Fakta “horor” tersebut nggak berhenti sampai di situ. Meski kini sudah ada beberapa aplikasi yang secara otomatis menghapus data yang pernah dimuat, namun pelaku yang memiliki niat terselubung bisa mengabadikan data pribadi tersebut dengan cara screenshot. Jika foto-foto intim tersebut tersebar, maka bisa menimbulkan dampak psikologis. “Orang yang bersangkutan bisa merasa malu, kecewa pada diri sendiri, menyesal, merasa nggak berharga, apalagi kalau menerima ancaman dari pasangan bahwa foto-fotonya akan disebarkan. Kalau pun nggak disebarkan, orang yang pernah melakukan sexting atau mengirim foto vulgar merasa nggak tenang, takut sewaktu-waktu fotonya bisa tersebar.”
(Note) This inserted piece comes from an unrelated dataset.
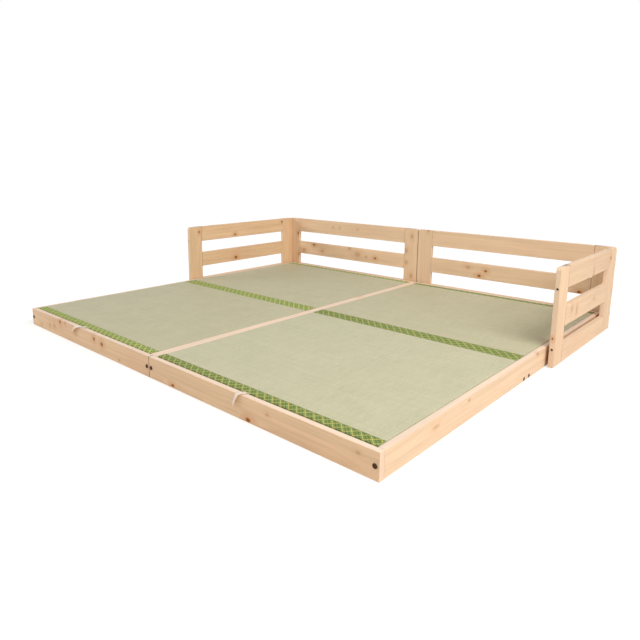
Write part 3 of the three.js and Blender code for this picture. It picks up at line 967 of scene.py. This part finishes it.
class BED_OT_side_boards(bpy.types.Operator):
    """Makes the outer and inner side boards, with the ledger strip glued along each."""

    bl_idname = "slatted_bed.side_boards"
    bl_label = "Side boards and ledgers"

    ledger_width: length_property("Ledger width", "How far a ledger stands in from its board", 0.020)
    ledger_height: length_property("Ledger height", "Height of a ledger strip", 0.022)
    ledger_end_gap: length_property("Ledger end gap", "How far a ledger stops short", 0.040)

    def execute(self, context):
        top = facing("left_slat_panel", 2, -1) + STRAP_THICKNESS - FIT_GAP
        for label, role, out, face in side_boards():
            node = f"{label}_{role}_side_board"
            low, high = (v.copy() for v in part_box(node))
            inner = face - out * BOARD_THICKNESS
            low.x, high.x = sorted((face, inner))
            finish = plain_pine()
            if role == "outer":
                # Spots of painted shade round the cross screws' recesses
                recess_shades = [(place, (CROSS_SHADE_RADIUS,) * 3, "recess_shade")
                          for place in cross_screw_places(face)]
                finish = pine_finish(f"Pine {label} side", side_knots(label, face) + recess_shades,
                                     **SIDE_LOOKS[label])
            timber(eased_board(low, high, 1, BOARD_EASE), node + "_timber", 1, 0, "frame_pine",
                   finish, node, bits=self.bits(label, role, out, face))

            near, far = sorted((inner, inner - out * self.ledger_width))
            ledger = eased_board((near, low.y + self.ledger_end_gap, top - self.ledger_height),
                                 (far, high.y - self.ledger_end_gap, top), 1, SLAT_EASE)
            timber(ledger, f"{label}_{role}_ledger", 1, 2, "base_pine", plain_pine(), node)
        return {"FINISHED"}

    def bits(self, label, role, out, face):
        """Bores for frame bolts, barrel nuts, guard or link bolts, and cross board screws."""
        inner = face - out * BOARD_THICKNESS
        bolt = middle_of(f"{label}_front_{role}_bolt")
        bits = []
        for end in ENDS.values():
            y = facing(f"{label}_{role}_side_board", 1, end)
            bits.append(bolt_bit((bolt.x, y, bolt.z), (0, -end, 0), BOLT_REACH))
            nut_y = y - end * (BARREL_DEPTH - BOARD_THICKNESS - FIT_GAP)
            bits.append(drill_bit((inner, nut_y, bolt.z), (out, 0, 0),
                                  BARREL_RADIUS + BORE_CLEARANCE,
                                  abs(bolt.x - inner) + BARREL_LENGTH / 2 + BORE_CLEARANCE))
        if role == "outer":
            mouths = [seat for seat, way in guard_bolt_places() if way.x == out]
        else:
            mouths = [middle_of(node) for node in LINK_BOLTS]
        bits += [bolt_bit((inner, at.y, at.z), (out, 0, 0)) for at in mouths]
        for place in cross_screw_places(face):
            bits += screw_bits(place, (-out, 0, 0), CROSS_HEAD_RADIUS, CROSS_SCREW_SINK,
                               CROSS_SCREW_RADIUS, BOARD_THICKNESS + OVERRUN)
        return bits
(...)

5. Sexting sama dengan tanda cinta?
Di pergaulan yang semakin bebas ini, nggak sedikit orang yang baru bertemu di internet, atau sepasang kekasih, yang bertukar foto vulgar sebagai ekspresi cinta. Bahkan, ada pula yang memaksa pasangannya untuk mengirimkan foto sebagai bukti sayang. Padahal, sexting merupakan hal yang bisa dilakukan tanpa perasaan atau komitmen karena sexting didorong oleh hasrat seksual untuk mencapai kepuasan dan memenuhi fantasi. Berbagi informasi pribadi kepada orang lain, apalagi melalui internet, akan sangat berisiko. Kita nggak pernah tahu maksud tersembunyi dari orang yang berinteraksi dengan kita. Bukan hanya disalahgunakan, bisa jadi foto tersebut hanya dijadikan sebagai koleksi yang bakal dibangga-banggakan kepada teman-temannya untuk meningkatkan harga diri di lingkungan sosialnya.
Tulisan ini bukan untuk menakut-nakuti lho, tapi sebagai pengingat bahwa apa yang kita lakukan di dunia maya akan selalu meninggalkan “jejak”. Daripada menyesal di kemudian hari, lebih baik mulai lebih berhati-hati saat menggunakan teknologi dalam kehidupan sehari-hari.